- **Direction**
Starting at the line with "makeDolly();" and stopping at the line with "before = set(bpy.data.objects)", repeat each line exactly. Include both and omit the rest.

- **Material to process**
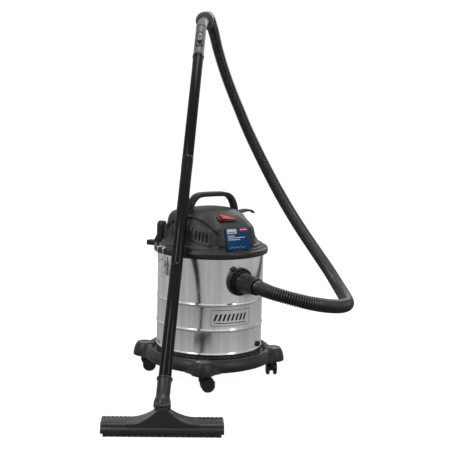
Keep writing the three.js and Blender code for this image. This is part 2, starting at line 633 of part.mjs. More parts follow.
/** Floor tool: a low deck with a peaked crown that holds the neck's ball, open to the floor below. */
function makeFloorTool() {
  const group = new THREE.Group();
  group.position.set(tool.centre[0], tool.centre[1], 0);
  group.rotation.z = degrees(tool.turn);
  root.add(group);
  const { width, depth, base, deck, crown, ball } = tool;
  const plate = prism(roundedOutline(width, depth, 10, 3), base, deck);
  const peak = [[-88, deck - 4], [88, deck - 4], [50, deck + 7], [24, deck + 26], [9, crown],
    [-9, crown], [-24, deck + 26], [-50, deck + 7]];
  const crownBody = moved(solid(geometryOf(prism(peak, -30, 32)).rotateX(Math.PI / 2)), 0, 1, 0);
  const mouth = block(width - 46, 24, 12, 0, 0, base + 5);
  group.updateMatrixWorld(true);
  const local = group.matrixWorld.clone().invert();
  const seat = pivot.clone().applyMatrix4(local).toArray();
  let cut = moved(solid(new THREE.SphereGeometry(ball + 1.2, 14, 8)), ...seat);
  for (const lean of [-2, 12, 28, 44, 50]) {
    const tip = [seat[0], seat[1] + 80 * Math.sin(degrees(lean)), seat[2] + 80 * Math.cos(degrees(lean))];
    cut = cut.add(bar(seat, tip, 15, 10)).add(aimed(disc(23, 15, 80, 12), seat, tip));
  }
  const throat = bar([0, seat[1], base - 2], seat, 11, 10);
  const body = union(plate, crownBody).subtract(mouth).subtract(cut).subtract(throat);
  add(group, "tool_body", body, blackPlastic);
  const strip = block(width - 12, 4.5, base - GAP, 0, 0, (base - GAP) / 2);
  add(group, "front_strip", moved(strip, 0, 4.5 - depth / 2, 0), rubber);
  add(group, "rear_strip", moved(strip, 0, depth / 2 - 4.5, 0), rubber);
}

/** Cuff that plugs the hose into the inlet. */
function makeInletCuff() {
  const { height, bore, cuffRadius } = inlet;
  const start = drum.radius + 1.9;
  const plug = bore - 3 * GAP;
  const cuff = turned([[0, -28], [plug, -28], [plug, 13.4], [cuffRadius, 13.4],
    [cuffRadius, 28], [cuffRadius - 4.6, 84], [cuffRadius - 4.6, 88], [0, 88]], 18);
  const hollow = disc(18.5, -29, 70, 12);
  add(vacuum, "hose_cuff_inlet",
    aimed(cuff.subtract(hollow), [0, -start, height], [0, -300, height]), blackPlastic);
}

/** Cuff on the bent end of the wand handle, with a wide finger flange. */
function makeHandleCuff() {
  const path = handlePath().map((p) => wandAxis.localToWorld(new THREE.Vector3(...p)));
  const end = path[path.length - 1];
  const before = path[path.length - 2];
  const onward = end.clone().add(end.clone().sub(before));
  const cuff = turned([[0, GAP], [handle.radius + 1, GAP], [handle.radius + 1, -20], [28, -20],
    [30, -17], [30, -12], [24, -8], [23, 40], [0, 40]], 18);
  add(root, "hose_cuff_handle", aimed(cuff, end.toArray(), onward.toArray()), blackPlastic);
}

function makeHose() {
  add(root, "hose", swept(hoseRoute, circleOutline(hoseRadius, 8), 40), blackPlastic);
}

makeDolly();
makeCasters();
makeDrum();
makeInlet();
makeDrain();
makeLatches();
makeHeadShells();
makeCarryHandle();
makeSwitch();
makeLabelPlate();
makeHooks();
makeMotor();
makeFilterAndFloat();
makeWandTubes();
makeWandHandle();
makeToolNeck();
makeFloorTool();
makeInletCuff();
makeHandleCuff();
makeHose();

/** Puts the origin on the floor at the middle of the object's box, the hose and its cuffs left out. */
function centred() {
  const part = new THREE.Group();
  root.updateMatrixWorld(true);
  const box = new THREE.Box3();
  root.traverse((piece) => {
    if (piece.isMesh && !cordNames.includes(piece.name)) box.expandByObject(piece, true);
  });
  const middle = box.getCenter(new THREE.Vector3());
  root.position.set(-middle.x, -middle.y, -box.min.z);
  part.add(root);
  return part;
}

export default centred();
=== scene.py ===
"""Looks of a wheeled wet-and-dry shop vacuum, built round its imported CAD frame."""

import functools
import math

import bmesh
import bpy
from mathutils import Matrix, Vector


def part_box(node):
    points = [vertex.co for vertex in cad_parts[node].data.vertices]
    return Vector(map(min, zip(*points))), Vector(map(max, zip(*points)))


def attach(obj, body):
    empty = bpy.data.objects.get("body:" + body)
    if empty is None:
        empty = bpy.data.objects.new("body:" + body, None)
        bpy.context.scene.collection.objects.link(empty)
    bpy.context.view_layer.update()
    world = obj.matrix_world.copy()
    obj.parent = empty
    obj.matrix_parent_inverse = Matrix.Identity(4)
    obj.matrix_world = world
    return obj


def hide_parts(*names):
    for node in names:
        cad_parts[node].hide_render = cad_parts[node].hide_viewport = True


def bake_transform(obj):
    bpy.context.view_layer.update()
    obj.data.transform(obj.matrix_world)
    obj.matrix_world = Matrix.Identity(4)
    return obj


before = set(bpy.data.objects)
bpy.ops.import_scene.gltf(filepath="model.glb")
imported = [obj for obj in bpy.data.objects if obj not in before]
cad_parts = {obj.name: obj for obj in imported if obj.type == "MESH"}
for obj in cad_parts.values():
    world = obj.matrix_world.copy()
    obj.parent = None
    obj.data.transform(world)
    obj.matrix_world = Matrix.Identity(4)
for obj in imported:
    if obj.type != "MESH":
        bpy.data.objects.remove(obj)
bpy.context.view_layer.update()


def add_object(name, data):
    obj = bpy.data.objects.new(name, data)
    bpy.context.scene.collection.objects.link(obj)
    return obj


# ---- Frames: shapes are written in millimetres in the frame they are named for ------------------
FRONT_TURN = 32.6  # degrees, the vacuum's front measured from -Y towards +X
low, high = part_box("drum")
AXIS = Vector(((low[0] + high[0]) / 2, (low[1] + high[1]) / 2, 0))


def turn(axis, degrees):
    return Matrix.Rotation(math.radians(degrees), 4, axis)


def shift(x, y, z):
    return Matrix.Translation(Vector((x, y, z)) / 1000)


def aim(place, start, towards):
    """Frame at start whose +Z points towards a point, both in millimetres in the given frame."""
    along = Vector(towards) - Vector(start)
    spin = Vector((0, 0, 1)).rotation_difference(along).to_matrix().to_4x4()
    return place @ shift(*start) @ spin


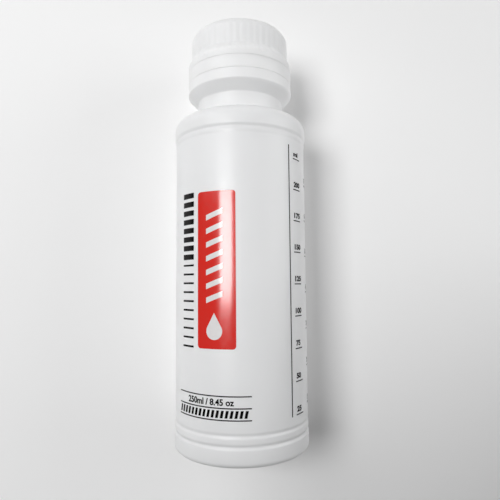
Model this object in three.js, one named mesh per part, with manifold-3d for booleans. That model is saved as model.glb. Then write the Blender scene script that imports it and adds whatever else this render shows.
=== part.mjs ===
import * as THREE from 'three';
import { mergeVertices } from 'three/addons/utils/BufferGeometryUtils.js';
import Module from 'manifold-3d';

// Oil and fuel mixing bottle with a fluted screw cap, in millimetres, +Z up.
// The origin is the centre of the foot. The print faces -Y, and angles run from there towards +X.

const wasm = await Module();
wasm.setup();

// Body wall, foot and base
const bodyRadius = 26.5;
const bodyWall = 0.8;
const footProud = 0.25;
const heelRound = 2;
const footRingWidth = 6;
const pushUpDepth = 1.6;
const pushUpRun = 2.2;

// Two shallow grooves above the foot
const grooveDepth = 0.4;
const grooveWidth = 1;
const grooveRamp = 0.4;
const lowerGrooveHeight = 7.4;
const upperGrooveHeight = 11.2;

// Graduations: every tick stands for the same volume in the straight wall, in cubic millimetres
const gradedVolume = 25000;
const gradeCount = 9;
const firstGradeGap = 3.6;
const wallAboveGrades = 7.3;

// Bead and plain band under the shoulder
const beadGap = 0.7;
const beadWidth = 1.5;
const beadProud = 0.25;
const bandProud = 0.5;
const bandHeight = 3.7;

// Shoulder, neck and the hollow collar above it
const shoulderRound = 5;
const shoulderSlope = 14;
const neckRadius = 17.6;
const neckWall = 1.3;
const neckLength = 7;
const neckFillet = 0.8;
const collarRadius = 21.6;
const collarFlare = 2.9;
const collarHeight = 4.5;
const collarRound = 0.7;

// Threaded finish with its locking bead
const finishRadius = 17.3;
const finishWall = 1.8;
const finishHeight = 18.3;
const rimRound = 0.3;
const lockBeadDepth = 1.4;
const lockBeadWidth = 0.8;
const lockBeadRamp = 1;

// Thread of the finish and of the cap
const threadPitch = 4;
const threadDepth = 1.2;
const threadRootWidth = 2.5;
const threadCrestWidth = 1.3;
const neckThreadTurns = 1.25;
const capThreadTurns = 1;
const neckThreadDrop = 1.8;
const threadRunOut = 30;
const ridgeSink = 0.3;
const ridgeTip = 0.1;

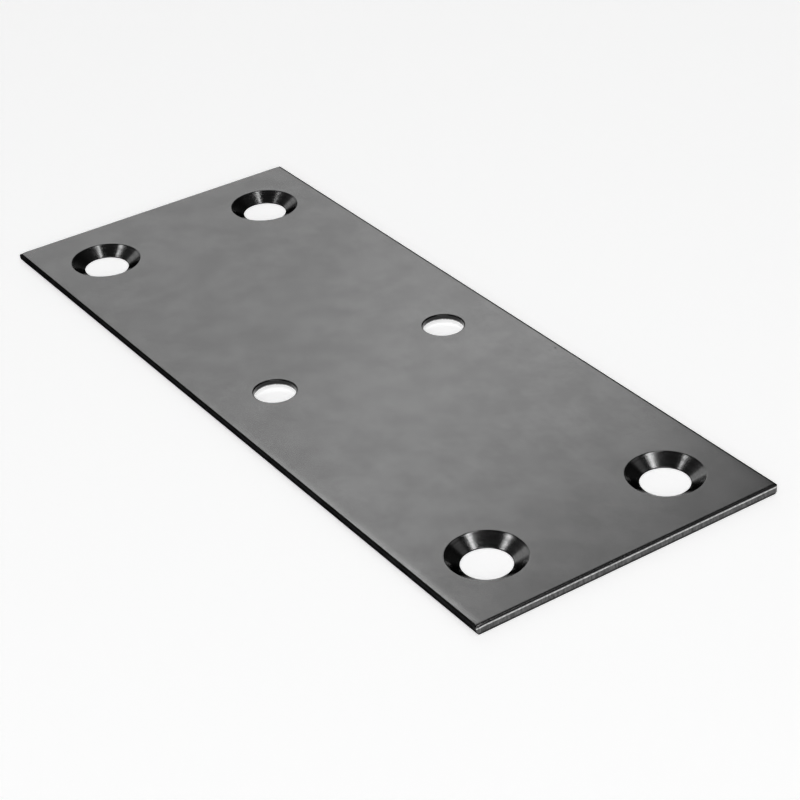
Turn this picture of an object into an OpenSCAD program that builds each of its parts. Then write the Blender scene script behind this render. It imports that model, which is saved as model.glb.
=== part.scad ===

- **Answer**
makeDolly();
makeCasters();
makeDrum();
makeInlet();
makeDrain();
makeLatches();
makeHeadShells();
makeCarryHandle();
makeSwitch();
makeLabelPlate();
makeHooks();
makeMotor();
makeFilterAndFloat();
makeWandTubes();
makeWandHandle();
makeToolNeck();
makeFloorTool();
makeInletCuff();
makeHandleCuff();
makeHose();

/** Puts the origin on the floor at the middle of the object's box, the hose and its cuffs left out. */
function centred() {
  const part = new THREE.Group();
  root.updateMatrixWorld(true);
  const box = new THREE.Box3();
  root.traverse((piece) => {
    if (piece.isMesh && !cordNames.includes(piece.name)) box.expandByObject(piece, true);
  });
  const middle = box.getCenter(new THREE.Vector3());
  root.position.set(-middle.x, -middle.y, -box.min.z);
  part.add(root);
  return part;
}

export default centred();
=== scene.py ===
"""Looks of a wheeled wet-and-dry shop vacuum, built round its imported CAD frame."""

import functools
import math

import bmesh
import bpy
from mathutils import Matrix, Vector


def part_box(node):
    points = [vertex.co for vertex in cad_parts[node].data.vertices]
    return Vector(map(min, zip(*points))), Vector(map(max, zip(*points)))


def attach(obj, body):
    empty = bpy.data.objects.get("body:" + body)
    if empty is None:
        empty = bpy.data.objects.new("body:" + body, None)
        bpy.context.scene.collection.objects.link(empty)
    bpy.context.view_layer.update()
    world = obj.matrix_world.copy()
    obj.parent = empty
    obj.matrix_parent_inverse = Matrix.Identity(4)
    obj.matrix_world = world
    return obj


def hide_parts(*names):
    for node in names:
        cad_parts[node].hide_render = cad_parts[node].hide_viewport = True


def bake_transform(obj):
    bpy.context.view_layer.update()
    obj.data.transform(obj.matrix_world)
    obj.matrix_world = Matrix.Identity(4)
    return obj


before = set(bpy.data.objects)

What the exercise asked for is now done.